Title: Integration of physical and virtual prototyping
Authors: Liu, Bingjian
Keywords: Prototype
Physical prototyping
Virtual prototyping
Product design
Issue Date: 2011
Publisher: © Bingjian Liu
Abstract: This research was concerned with the integration of physical and virtual prototyping to support user evaluation in the product design process. The research background, research aim and research objectives which give the overall guide to this research are introduced first. The top-level aim of the research was to explore the ways that physical and virtual prototypes can be simultaneously combined to support industrial designers in testing and modifying their designs. A comprehensive literature review was undertaken into the topics of product design and development, the role of physical and virtual prototype/prototyping and related prototyping integration technologies. A questionnaire survey regarding the applications of prototypes is then presented. The knowledge gained from these was used to define the needs of real time integration of physical and virtual prototyping. A method to quickly transfer the changes in a physical prototype to a virtual prototype has been proposed and developed into an integration system known as the Loughborough University Prototyping Integration System (LUPIS). The feasibility and potential benefits of this system were tested through several user trials. The generic implementation of LUPIS is then discussed and an example of the configuration of this system for a motorcycle is presented.

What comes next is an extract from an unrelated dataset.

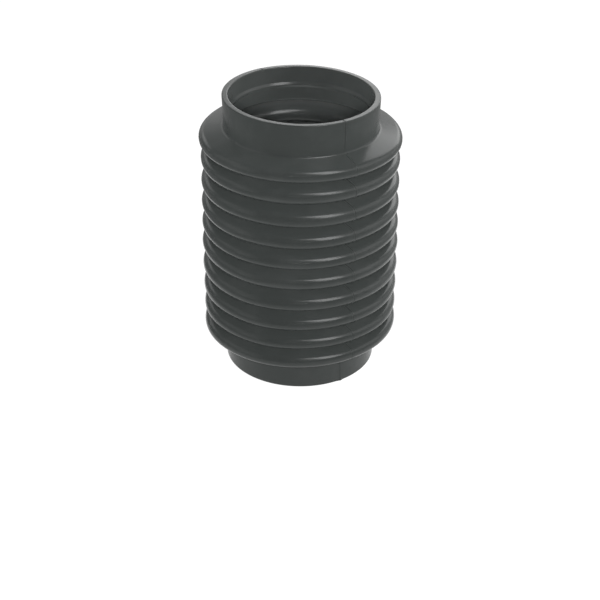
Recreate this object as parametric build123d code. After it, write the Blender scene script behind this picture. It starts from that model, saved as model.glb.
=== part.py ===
from build123d import *

import math
import os

# Rubber bellows boot, moulded in one piece and open at both ends.
# The axis is Z and the boot stands on the rim of its lower neck, at Z = 0.
# Its section is a belt drawn round a chain of circles in the (radius, height) half-plane:
# up the outside, over the upper rim and down the inside. One turn about Z makes the solid.
# All sizes are in millimetres.

# Necks, the same at both ends
NECK_BORE = 72.0            # grips the spigot that the boot is pushed on to
NECK_WALL = 3.0
NECK_LENGTH = 15.2          # straight outside, the seat of the clamp band
NECK_FILLET = 1.2           # outside, where the neck runs into the shoulder
BORE_EDGE_ROUND = 2.0       # inside, where the bore opens into the first fold
RIM_ROUND = 0.5

# Locating rib inside each neck, which drops into a groove of the spigot
RIB_HEIGHT = 0.8
RIB_NOSE = 0.6
RIB_BASE = 2.8
RIB_DEPTH = 9.3             # from the rim to the middle of the rib

# Folds
FOLD_COUNT = 10
FOLD_PITCH = 11.6
FOLD_WALL = 2.4
CREST_DIAMETER = 100.8
END_CREST_SWELL = 0.6       # how far the first and last crest stand out past the others
CREST_CORE_ROUND = 1.0      # inside a crest
ROOT_BORE = 72.4            # clear way through the folds
GROOVE_ROUND = 1.8          # outside, at the bottom of a groove
SHOULDER_RISE = 6.4         # from the end of a neck's straight seat to the middle of the end crest

# Sizes that follow from those above
bore_radius = NECK_BORE / 2
neck_radius = bore_radius + NECK_WALL
crest_round = CREST_CORE_ROUND + FOLD_WALL
ridge_round = GROOVE_ROUND + FOLD_WALL
first_crest = NECK_LENGTH + SHOULDER_RISE
total_length = 2 * first_crest + (FOLD_COUNT - 1) * FOLD_PITCH


class Bend:
    """A circle that the section bends round.

    It bends to the left with a positive radius and to the right with a negative one.
    """

    def __init__(self, from_axis, height, bend_radius):
        self.center = Vector(from_axis, height)
        self.radius = bend_radius

    def touch(self, heading):
        """The point where a leg with this heading touches the circle."""
        left = Vector(-math.sin(heading), math.cos(heading))
        return self.center - left * self.radius

    def at_other_end(self):
        """The matching bend at the far end of the boot."""
        return Bend(self.center.X, total_length - self.center.Y, self.radius)


def leg_heading(start, end):
    """The heading, in radians, of the straight leg that touches two bends."""
    span = end.center - start.center
    return math.atan2(span.Y, span.X) - math.asin((end.radius - start.radius) / span.length)


def section_point(point):
    """Stand a (radius, height) point up in the XZ plane."""
    return (point.X, 0, point.Y)


def belt(bends):
    """A closed outline of straight legs and the arcs that join them round each bend."""
    headings = [leg_heading(bends[i - 1], bends[i]) for i in range(len(bends))]
    edges = []
    for i, bend in enumerate(bends):
        arrive = headings[i]
        leave = headings[(i + 1) % len(bends)]
        edges.append(Line(section_point(bends[i - 1].touch(arrive)), section_point(bend.touch(arrive))))
        if bend.radius:
            turn = (leave - arrive) % math.copysign(math.tau, bend.radius)
            middle = bend.touch(arrive + turn / 2)
            edges.append(
                ThreePointArc(
                    section_point(bend.touch(arrive)),
                    section_point(middle),
                    section_point(bend.touch(leave)),
                )
            )
    return Wire(edges)


def crest_bends(rounding):
    """Bends round the middle of each crest, from the lowest up."""
    bends = []
    for i in range(FOLD_COUNT):
        swell = END_CREST_SWELL if i in (0, FOLD_COUNT - 1) else 0
        from_axis = CREST_DIAMETER / 2 + swell - crest_round
        bends.append(Bend(from_axis, first_crest + i * FOLD_PITCH, rounding))
    return bends


def root_bends(rounding):
    """Bends round the middle of each groove, from the lowest up."""
    from_axis = ROOT_BORE / 2 + ridge_round
    return [Bend(from_axis, first_crest + (i + 0.5) * FOLD_PITCH, rounding) for i in range(FOLD_COUNT - 1)]


def fold_bends(crest_rounding, root_rounding):
    """Crests and grooves in turn, from the lowest crest to the highest."""
    crests = crest_bends(crest_rounding)
    chain = [crests[0]]
    for root, crest in zip(root_bends(root_rounding), crests[1:]):
        chain += [root, crest]
    return chain


def outside():
    """Up the outside, from the lower rim to the upper one."""
    neck = [
        Bend(neck_radius - RIM_ROUND, RIM_ROUND, RIM_ROUND),
        Bend(neck_radius + NECK_FILLET, NECK_LENGTH, -NECK_FILLET),
    ]
    return neck + fold_bends(crest_round, -GROOVE_ROUND) + [bend.at_other_end() for bend in reversed(neck)]


def bore_edge(shoulder_heading, crest_core):
    """The bend where the lower bore opens out, placed so that the shoulder's wall is even."""
    from_axis = bore_radius + BORE_EDGE_ROUND
    inward = from_axis - crest_core.center.X
    drop = BORE_EDGE_ROUND + CREST_CORE_ROUND - math.sin(shoulder_heading) * inward
    return Bend(from_axis, crest_core.center.Y - drop / math.cos(shoulder_heading), BORE_EDGE_ROUND)


def inside(shoulder_heading):
    """Down the inside, from the upper rim to the lower one."""
    folds = fold_bends(-CREST_CORE_ROUND, ridge_round)
    neck = [
        bore_edge(shoulder_heading, folds[0]),
        Bend(bore_radius, RIB_DEPTH + RIB_BASE / 2, 0),
        Bend(bore_radius - RIB_HEIGHT + RIB_NOSE, RIB_DEPTH, RIB_NOSE),
        Bend(bore_radius, RIB_DEPTH - RIB_BASE / 2, 0),
        Bend(bore_radius + RIM_ROUND, RIM_ROUND, RIM_ROUND),
    ]
    return [bend.at_other_end() for bend in reversed(neck)] + folds[::-1] + neck


def bellows_boot():
    """The whole moulding, turned from its section."""
    outer = outside()
    shoulder_heading = leg_heading(outer[1], outer[2])
    section = Face(belt(outer + inside(shoulder_heading)))
    return revolve(section, Axis.Z)


os.makedirs("parts", exist_ok=True)
export_step(bellows_boot(), "parts/bellows_boot.step")
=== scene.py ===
"""Rubber bellows boot: its visual model, its studio and its camera.

The boot is one moulding, open at both ends. It stands on its lower rim at the origin, axis up +Z.
The boot's and the camera's sizes are in millimetres, the studio's are in metres, and angles are in
degrees. An azimuth is counted from the front, -Y, towards +X.
"""

import logging
import math
from dataclasses import dataclass, field
from enum import Enum

import bpy
import numpy as np
from mathutils import Matrix, Vector


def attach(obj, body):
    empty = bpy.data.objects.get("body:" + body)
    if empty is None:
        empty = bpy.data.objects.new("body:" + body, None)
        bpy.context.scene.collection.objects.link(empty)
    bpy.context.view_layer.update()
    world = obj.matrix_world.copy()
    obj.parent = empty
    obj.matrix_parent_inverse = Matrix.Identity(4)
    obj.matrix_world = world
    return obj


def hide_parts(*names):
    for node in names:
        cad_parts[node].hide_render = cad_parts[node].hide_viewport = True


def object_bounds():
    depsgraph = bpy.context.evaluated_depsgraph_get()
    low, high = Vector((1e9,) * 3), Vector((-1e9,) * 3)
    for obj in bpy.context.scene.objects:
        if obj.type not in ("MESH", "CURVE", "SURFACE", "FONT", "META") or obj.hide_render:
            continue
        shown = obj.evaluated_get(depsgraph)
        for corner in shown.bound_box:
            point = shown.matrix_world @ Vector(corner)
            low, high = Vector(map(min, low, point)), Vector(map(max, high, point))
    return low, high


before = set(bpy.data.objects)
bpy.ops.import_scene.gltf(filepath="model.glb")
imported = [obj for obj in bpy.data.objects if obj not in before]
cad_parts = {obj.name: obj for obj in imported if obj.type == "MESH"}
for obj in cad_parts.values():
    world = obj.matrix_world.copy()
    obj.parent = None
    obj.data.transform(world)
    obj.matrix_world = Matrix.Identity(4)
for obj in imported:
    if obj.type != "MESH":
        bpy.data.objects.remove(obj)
cad_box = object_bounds()

MM = 0.001
PICTURE_WIDTH = 600  # pixels
WHITE = (1.0, 1.0, 1.0, 1.0)
log = logging.getLogger("bellows_boot")

Array = np.ndarray
Socket = bpy.types.NodeSocket
Node = bpy.types.Node


def smooth_step(start: float, stop: float, x: Array) -> Array:
    """A soft ramp from 0 to 1: t * t * (3 - 2 t), t being how far x is from start to stop.

    Args:
        start: Where the ramp leaves 0.
        stop: Where the ramp reaches 1.
        x: Places to work out.

    Returns:
        The ramp's height at each place.
    """
    t = np.clip((x - start) / (stop - start), 0.0, 1.0)
    return t * t * (3.0 - 2.0 * t)


def hump(x: Array, width: float) -> Array:
    """A bell of height 1 at 0: exp(-(x / width) squared)."""
    return np.exp(-((x / width) ** 2))


@dataclass(frozen=True)
class Ramp:
    """A soft change of level: low up to start, high from stop on, and a smooth step between."""

    start: float
    stop: float
    low: float = 0.0
    high: float = 1.0

    def at(self, x: Array) -> Array:
        """The level at each place: low + (high - low) times the smooth step."""
        return self.low + (self.high - self.low) * smooth_step(self.start, self.stop, x)


@dataclass(frozen=True)
class Pattern:
    """A soft random pattern: the size of its blots in mm, its finer layers and their strength."""

    size: float
    detail: float
    roughness: float


@dataclass(frozen=True)
class Relief:
    """How a pattern stands out of the surface: how much of it shows, and its height in mm."""

    strength: float
    height: float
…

Finally, conclusions about the outcome of the research and suggestions for future work are provided. The main conclusions drawn from the research were: Real time integration of physical and virtual prototypes/prototyping is an efficient way of helping product design activities, especially in the product evaluation process. LUPIS has presented a new approach to achieve the real time integration. However, more advanced technologies are needed to develop this system and make it more sophisticated. The main contributions of this research include: i) a deeper understanding of the applications of physical and virtual prototyping (obtained through literature review and questionnaire survey), ii) the needs of real time integration of physical and virtual prototyping has been defined; iii) a wide range of technologies related to prototyping integration have been investigated and analysed, and their limitations are identified; iv) The Loughborough University Prototyping Integration System has been developed and a generic implementation method has been also proposed.
Description: A Doctoral Thesis. Submitted in partial fulfillment of the requirements for the award of Doctor of Philosophy of Loughborough University.